Banks and auto financing companies are most likely to contact the employers of marginal applicants – whose employment they cannot verify electronically and whose credentials fall into a middle ground.
Many lenders make automated underwriting decisions using software systems without verifying employment.
- Instant approvals have stellar credit scores, large down payments, and an affordable debt-to-income ratio based on the vehicle price
- Instant declinations have a bad credit history with no down payment and a debt-to-income ratio that is way too high given the vehicle price
Marginal applicants fall into the middle ground and typically require manual underwriting review, including verification of income and employment before the lender can decide to approve or decline.
Banks and auto finance companies frequently utilize electronic verifications to confirm employment rather than phone calls – if they can find a record. This method relies on a database of pre-published employment information.
The process is speedy, reliable, and discreet – if your employer shares data with industry providers. Typically, large corporations participate while small businesses do not.
- The Work Number © touts a file consisting of over 115 million active records to check applicant-provided information
- Truework © provides a similar offering to help companies streamline their employment verification processes
How Do Banks Verify Income for Auto Loans?
Banks and finance companies verify income for auto loans for marginal applicants by reviewing proof of earnings documents provided by the individual. Lenders might look at offer letters, recent paystubs, tax returns, W2 forms, and bank statements but rarely consider sources that legally bar wage garnishment.
For example, people with no credit history might have to provide extra documentation.
Banks and finance companies might consider an offer letter as proof of income for a car loan if your other credentials are reasonable: good credit score, sizable down payment, and affordable debt-to-income ratio given the vehicle price.
However, an offer letter for a new job is not a strong as other forms of documentation such as recent paystubs, making it slightly more challenging to get a car loan when starting a new job.
Many employers use probationary periods when hiring new workers, and approximately 20% do not continue. Therefore, the offer letter carries less weight than other documents that demonstrate longevity.
The bank or finance company may not accept certain documents as proof of income for a car loan when laws bar them from garnishing the source of financial support.
Wage garnishment might come into play if you have a remaining balance after the lender repossesses your vehicle and sells it at auction.
- SSI and SSDI recipients who rely on Social Security Disability payments
- Single mothers receiving alimony and child support
- Unemployed workers depending on temporary government benefits
The bank or finance company may require copies of recent tax returns as proof of income for a car loan. Expect to provide this documentation if you are self-employed or work as an independent contractor or 1099 employee.
In this case, the bank needs to determine your net compensation after business expenses, so a 1099 statement by itself is insufficient. The lender will require a copy of Schedule C business expenses.
You may need to complete IRS Form 4506-T (Request for Transcript of the tax return). The IRS then sends the tax return information directly to the lender for evaluation.

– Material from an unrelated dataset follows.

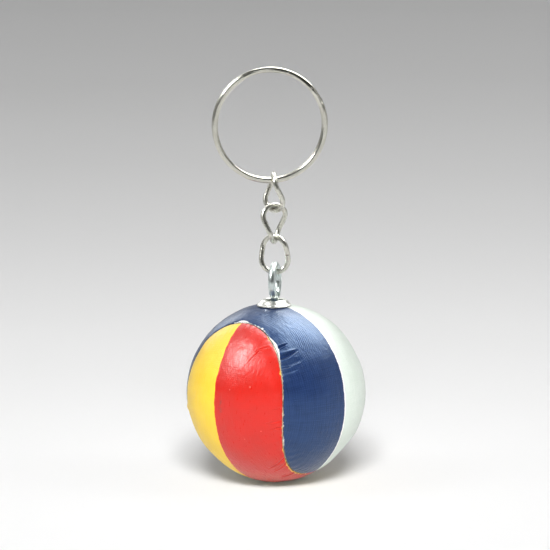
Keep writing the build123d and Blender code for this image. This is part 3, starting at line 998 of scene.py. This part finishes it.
def make_floor():
    """A disc of rings round the origin."""
    verts = [(0, 0, 0)]
    for radius in FLOOR_RINGS:
        for k in range(FLOOR_SEGMENTS):
            angle = TURN * k / FLOOR_SEGMENTS
            verts.append((radius * math.cos(angle), radius * math.sin(angle), 0))
    sectors = [(k, (k + 1) % FLOOR_SEGMENTS) for k in range(FLOOR_SEGMENTS)]
    faces = [(0, 1 + k, 1 + after) for k, after in sectors]
    for i in range(len(FLOOR_RINGS) - 1):
        inner = 1 + i * FLOOR_SEGMENTS
        outer = inner + FLOOR_SEGMENTS
        faces += [(inner + k, outer + k, outer + after, inner + after) for k, after in sectors]
    mesh = bpy.data.meshes.new("floor")
    mesh.from_pydata(verts, [], faces)
    obj = bpy.data.objects.new("floor", mesh)
    obj.location = (0, 0, -FLOOR_DROP)
    bpy.context.scene.collection.objects.link(obj)
    return obj


def floor_material():
    """Pale paper with painted shade that darkens it outwards, in place of the light's falloff."""
    net = Net("pale_floor")
    position = net.position()
    radius = net.vector("LENGTH", position)
    log_radius = net.math("LOGARITHM", net.add(radius, LOG_SHIFT), 10.0)
    low, high = math.log10(LOG_SHIFT), math.log10(RAMP_RADIUS + LOG_SHIFT)
    # painted shade: the ramp darkens the paper outwards
    ramp = net.new("ShaderNodeValToRGB")
    net.put(ramp.inputs[0], net.map(log_radius, span=(low, high)))
    stops = ramp.color_ramp.elements
    while len(stops) < len(FLOOR_PAINTED_SHADE):
        stops.new(0.5)
    for stop, (ring, level) in zip(stops, FLOOR_PAINTED_SHADE):
        stop.position = (math.log10(ring + LOG_SHIFT) - low) / (high - low)
        stop.color = (level, level, level, 1)
    paper = net.noise(net.scale(position, 1 / MM), scale=0.9, detail=3.0, rough=0.6)
    white = net.mix(paper, (FLOOR_WHITE - PAPER_SWING,) * 3, (FLOOR_WHITE + PAPER_SWING,) * 3)
    diffuse = net.new("ShaderNodeBsdfDiffuse")
    net.put(diffuse.inputs["Color"], net.mix(1.0, ramp.outputs[0], white, blend="MULTIPLY"))
    net.put(net.out.inputs[0], diffuse.outputs[0])
    return net.mat


floor = make_floor()
floor.data.materials.append(floor_material())

# ---------------------------------------------------------------- lights
LIGHT_TARGET = Vector((0, 0, 0.03))
LIGHT_FAR = 3.0
# name, azimuth, elevation, size m, power W. A sheen box shows only as a reflection,
# the others only light the set.
LIGHTS = [
    ("front_top_box", 0, 38, (1.1, 0.7), 112.0),
    ("front_low_box", 0, 6, (1.6, 0.5), 14.0),
    ("left_box", -80, 41, (1.0, 1.3), 7.0),
    ("right_box", 80, 35, (1.0, 1.3), 8.0),
    ("left_sheen", -69, 45, (0.8, 1.1), 100.0),
    ("overhead_sheen", 140, 62, (3.0, 2.6), 232.0),
    ("rear_left_sheen", -150, 24, (1.6, 1.2), 20.0),
    ("right_sheen", 78, 8, (0.5, 1.8), 5.0),
]


def softbox(name, azimuth, elevation, size, power):
    """Rectangular softbox that faces the object."""
    light = bpy.data.lights.new(name, "AREA")
    light.shape = "RECTANGLE"
    light.size, light.size_y = size
    light.energy = power
    obj = bpy.data.objects.new(name, light)
    outward = Vector(direction(azimuth, elevation))
    obj.location = LIGHT_TARGET + outward * LIGHT_FAR
    obj.rotation_euler = (-outward).to_track_quat("-Z", "Y").to_euler()
    obj.visible_glossy = name.endswith("sheen")
    obj.visible_diffuse = not obj.visible_glossy
    bpy.context.scene.collection.objects.link(obj)


for row in LIGHTS:
    softbox(*row)

# ---------------------------------------------------------------- world
# place from front (0) to back (1), and colour: the camera's side is a darker room
WORLD_FRONT, WORLD_BACK = (0.08, 0.08, 0.08, 1), (0.50, 0.50, 0.50, 1)
WORLD_MIDDLE = [(0.22, (0.16, 0.16, 0.155, 1)), (0.50, (0.46, 0.46, 0.46, 1))]
WORLD_STRENGTH = 0.62


def make_world():
    world = bpy.data.worlds.new("studio")
    bpy.context.scene.world = world
    world.use_nodes = True
    nodes, links = world.node_tree.nodes, world.node_tree.links
    nodes.clear()
    out = nodes.new("ShaderNodeOutputWorld")
    background = nodes.new("ShaderNodeBackground")
    coords = nodes.new("ShaderNodeTexCoord")
    split = nodes.new("ShaderNodeSeparateXYZ")
    ramp = nodes.new("ShaderNodeValToRGB")
    depth = nodes.new("ShaderNodeMapRange")
    depth.inputs["From Min"].default_value = -1.0
    depth.inputs["From Max"].default_value = 1.0
    links.new(coords.outputs["Generated"], split.inputs[0])
    links.new(split.outputs["Y"], depth.inputs["Value"])
    links.new(depth.outputs[0], ramp.inputs[0])
    stops = ramp.color_ramp.elements
    stops[0].color, stops[1].color = WORLD_FRONT, WORLD_BACK
    for place, colour in WORLD_MIDDLE:
        stops.new(place).color = colour
    links.new(ramp.outputs[0], background.inputs[0])
    background.inputs[1].default_value = WORLD_STRENGTH
    links.new(background.outputs[0], out.inputs[0])


make_world()

scene = bpy.context.scene
scene.view_settings.view_transform = "Standard"
scene.view_settings.look = "None"
scene.view_settings.exposure = 0.0
scene.view_settings.gamma = 1.0

# ---------------------------------------------------------------- camera
CAMERA_AIM = Vector((0.00003, 0.0, 0.0453))
CAMERA_FAR = 0.700
CAMERA_ELEVATION = math.radians(10.0)
CAMERA_ROLL = 0.0105              # radians


def make_camera():
    lens = bpy.data.cameras.new("camera")
    lens.sensor_width = 36.0
    lens.lens = 212.0
    lens.clip_start = 0.01
    lens.clip_end = 50.0
    camera = bpy.data.objects.new("camera", lens)
    scene.collection.objects.link(camera)
    outward = Vector((0, -math.cos(CAMERA_ELEVATION), math.sin(CAMERA_ELEVATION)))
    camera.location = CAMERA_AIM + outward * CAMERA_FAR
    facing = (CAMERA_AIM - camera.location).to_track_quat("-Z", "Y")
    roll = Quaternion((0.0, 0.0, 1.0), -CAMERA_ROLL)
    camera.rotation_euler = (facing @ roll).to_euler()
    scene.camera = camera


make_camera()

The bank or finance company prefers to see your last paystub as proof of income for an auto loan. The document shows the year-to-date earnings, along with deductions for taxes, health insurance, 401K contributions, state unemployment, etc.
Your recent paystub provides a snapshot of your disposable income, the money you have available to spend. The stub comes attached to your paycheck each period, so be careful to file it in a safe place rather than tossing it in the trash.
People who have their paychecks direct deposited might receive paper paystubs in the mail, or you might be able to log into a web portal to download a digital copy.
The bank or finance company might accept a W2 form as proof of income for a car loan. Your employer issues a W2 form in late January of every year, which shows gross earnings along with deductions for taxes, health insurance, 401K contributions, state unemployment, etc.
A W2 provides reliable earnings documentation early in the year (January and February). However, its value diminishes in later months because the information grows stale.
A recent paystub is more effective than a W2 because it demonstrates that you still have a job. Expect calls to your employer if this is the only document you can provide.
The bank or finance company may also require copies of recent bank statements as proof of income for an auto loan. Expect this request if you are applying later in the year as a self-employed individual or independent contractor.
The information from your tax return grows stale very quickly as it summarizes the earnings from the prior calendar year. Small business fortunes can change overnight. Therefore, copies of recent bank statements can show that your enterprise remains viable in April, August, or November.